Stephen first performed the complete set at the New Zealand International Festival of the Arts in Wellington, in 2008.  It was a somewhat stressful time for him, flying in from the UK completely jet-lagged, playing to the composers and giving the premiere within just two days. However, they were a triumph: rave reviews; and he has gone on to give over 20 performances since, in England, Scotland and France as well as in New Zealand. Not only that, the YouTube clips have meant that they have been taken up by pianists who would never otherwise have heard of them. SOUNZ filmed those very first performances at the festival, something Stephen pushed for, in the days when YouTube was little more than ‘a library of silly videos’. Now it is a significant educational resource: it was prescient of him. And the Landscape Preludes themselves prove, in this new recording, that they are a major set of works for the piano, one that can be accessible for students as well as professional virtuosos, and as William Dart has called them an ‘iconic’ collection for New Zealand.

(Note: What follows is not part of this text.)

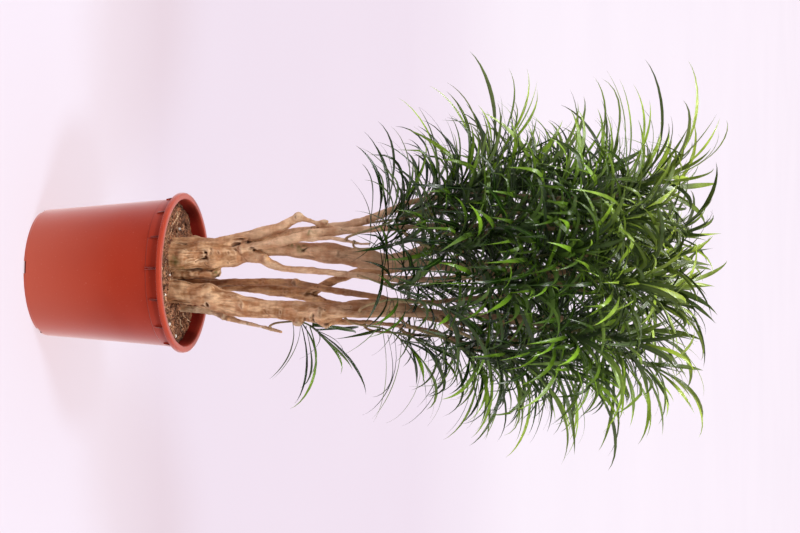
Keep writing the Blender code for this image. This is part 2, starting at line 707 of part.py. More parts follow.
def make_shoots(finish, wood, obstacles):
    """All leafy shoots: the cores first, then the blades, one on every shoot in turn, outermost first."""
    draw = random.Random(SEED)
    trees = {obj.name: tree_of(obj) for obj in wood}
    placed = []
    taken = []
    seated = [
        seat_shoot(f"leafy_shoot_{number:02d}", plan, trees, placed, taken)
        for number, plan in enumerate(plan_shoots(draw), start=1)
    ]
    shoots = [shoot for shoot in seated if shoot]
    for obj in [*wood, *obstacles]:
        tree = tree_of(obj)
        placed.append((None, bounds([v.co for v in obj.data.vertices]), tree, tree))
    late = {LOWER: 0, UPPER: 0, CROWN: 0.25}
    for shoot in shoots:
        shoot.builder.normal_update()
        shoot.slots.sort(key=lambda slot: late[slot[1]] - slot[0].normal.dot(shoot.outward))
    for turn in range(3 * CORE_SIDES):
        for shoot in shoots:
            if shoot.count < BLADES_WANTED:
                try_blade(shoot, shoot.slots[turn], draw, placed)
    for shoot in shoots:
        made = make_object(shoot.name, shoot.builder, finish)
        made.data.shade_smooth()
        made.data.set_sharp_from_angle(angle=math.radians(40))
    print(len(shoots), "shoots,", sum(shoot.count for shoot in shoots), "blades")


def main():
    clear_scene()
    plastic = material("terracotta_plastic", (0.42, 0.075, 0.035), 0.45)
    compost = material("compost", (0.10, 0.055, 0.03), 0.95)
    bark = material("tan_bark", (0.42, 0.27, 0.14), 0.85)
    foliage = material("green_foliage", (0.05, 0.15, 0.025), 0.40)
    pot = make_pot(plastic)
    soil = make_soil(compost)
    wood = [make_plant(name, bark) for name in PLANTS]
    make_shoots(foliage, wood, [pot, soil])
    for obj in [pot, *wood]:
        obj.data.shade_smooth()
        obj.data.set_sharp_from_angle(angle=math.radians(35))


main()
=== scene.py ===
# %% [markdown]
# A potted dracaena
#
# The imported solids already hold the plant's real sizes: a nursery pot full of compost, four old woody
# plants, and fifty leafy shoots with a few plain blades each. This lesson gives every one of them its
# looks. The solids stay where they are, and each new piece is built in the same place and stands for one
# of them.

# %% Load the solids
import math
import random

import bpy
import numpy as np
from mathutils import Matrix, Vector, noise
from mathutils.bvhtree import BVHTree


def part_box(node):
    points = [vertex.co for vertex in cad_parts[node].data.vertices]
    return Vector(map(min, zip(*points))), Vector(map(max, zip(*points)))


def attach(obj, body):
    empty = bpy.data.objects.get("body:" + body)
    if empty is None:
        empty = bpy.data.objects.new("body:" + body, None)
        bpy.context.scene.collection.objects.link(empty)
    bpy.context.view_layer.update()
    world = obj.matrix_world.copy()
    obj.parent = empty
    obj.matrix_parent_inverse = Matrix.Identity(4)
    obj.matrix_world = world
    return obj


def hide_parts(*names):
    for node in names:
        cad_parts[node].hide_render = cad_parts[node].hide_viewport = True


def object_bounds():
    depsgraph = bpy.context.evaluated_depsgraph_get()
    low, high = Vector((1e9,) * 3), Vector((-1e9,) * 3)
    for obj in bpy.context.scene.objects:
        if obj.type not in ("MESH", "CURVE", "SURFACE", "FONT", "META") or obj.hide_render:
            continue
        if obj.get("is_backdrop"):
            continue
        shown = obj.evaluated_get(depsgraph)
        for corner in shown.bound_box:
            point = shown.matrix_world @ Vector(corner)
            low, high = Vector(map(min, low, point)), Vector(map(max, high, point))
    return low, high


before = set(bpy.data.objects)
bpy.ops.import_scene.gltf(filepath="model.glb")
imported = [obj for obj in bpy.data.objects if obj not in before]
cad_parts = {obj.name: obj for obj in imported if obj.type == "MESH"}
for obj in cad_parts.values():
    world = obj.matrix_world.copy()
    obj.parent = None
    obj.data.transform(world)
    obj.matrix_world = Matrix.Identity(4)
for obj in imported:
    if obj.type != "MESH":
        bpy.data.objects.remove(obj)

MM = 0.001
solids_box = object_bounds()
print(len(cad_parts), "solids, from", *[tuple(round(c, 3) for c in corner) for corner in solids_box])

# %% [markdown]
# Small tools used all through the lesson. An operator acts on whatever is selected, and loading leaves the
# solids selected, so `choose` comes before every operator. A finished piece keeps its place in its mesh and
# its object at the origin, rides on the plant's one body, and names the solid that it stands for.


# %% Choose, apply and hand over
def choose(*pieces):
    """Selects these objects only, and makes the last one active."""
    bpy.ops.object.select_all(action="DESELECT")
    for piece in pieces:
        piece.select_set(True)
    bpy.context.view_layer.objects.active = pieces[-1]


def apply_modifier(piece, kind, **settings):
    """Adds a modifier to the piece, sets it up and applies it."""
    choose(piece)
    step = piece.modifiers.new(kind.lower(), kind)
    for key, value in settings.items():
        setattr(step, key, value)
    bpy.ops.object.modifier_apply(modifier=step.name)


def settle(piece):
    """Moves the object's own place and size into its mesh."""
    choose(piece)
    bpy.ops.object.transform_apply(location=True, rotation=True, scale=True)


def join(pieces, name):
    """One object made of all the pieces."""
    choose(*pieces)
    bpy.ops.object.join()
    bpy.context.object.name = name
    return bpy.context.object


def hand_over(piece, finish_slot, *solids):
    """The piece rides on the plant's body and stands for the solids it names; finish_slot is not used."""
    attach(piece, "root")
    if solids:
        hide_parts(*solids)
    piece.data.calc_loop_triangles()
    print(piece.name, len(piece.data.loop_triangles), "triangles")


# %% [markdown]
# Pots, leaves, canes and layers of compost all have a round or flattened section that changes along a line.
# By hand, such a form starts as a filled circle that is extruded and resized, again and again. `draw_out`
# does exactly that, one extrusion for each station of a list.


# %% Draw a form out, station by station
def draw_out(name, sides, stations):
    """A closed solid from a filled circle, extruded to each (height, half width, half depth) in turn."""
    height, wide, deep = stations[0]
    bpy.ops.object.select_all(action="DESELECT")
    bpy.ops.mesh.primitive_circle_add(vertices=sides, radius=1, fill_type="NGON", location=(0, 0, height))
    piece = bpy.context.object
    piece.name = name
    bpy.ops.object.mode_set(mode="EDIT")
    bpy.ops.mesh.select_all(action="SELECT")
    bpy.ops.transform.resize(value=(wide, deep, 1), center_override=(0, 0, height))
    for next_height, next_wide, next_deep in stations[1:]:
        lift = {"value": (0, 0, next_height - height)}
        bpy.ops.mesh.extrude_region_move(TRANSFORM_OT_translate=lift)
        change = (next_wide / wide, next_deep / deep, 1)
        bpy.ops.transform.resize(value=change, center_override=(0, 0, next_height))
        height, wide, deep = next_height, next_wide, next_deep
    bpy.ops.mesh.select_all(action="SELECT")
    bpy.ops.mesh.normals_make_consistent(inside=False)
    bpy.ops.object.mode_set(mode="OBJECT")
    settle(piece)
    return piece


# %% [markdown]
# Materials are node trees. These two helpers keep them short: `add` makes one node, sets its values and
# wires whatever sockets it is given, and `new_group` starts a group with named inputs and outputs. Plastic,
# bark, compost and leaves all share two effects: soft patches, and a fine relief.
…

"It’s very satisfying for me – that was what I was hoping for, that they would not be just my thing. I always wanted that they have a life of their own. And you can hear the New Zealand landscape, I think… there’s a lot of spaciousness in the writing, open intervals, bird song, tolling gong-like sounds: all those things that we think of as the New Zealand voice. I’m very proud of instigating them and I think they will go on."

Individual scores of the Landscape Preludes are published by Sam Holloway’s publishing house, Score, available through SOUNZ online.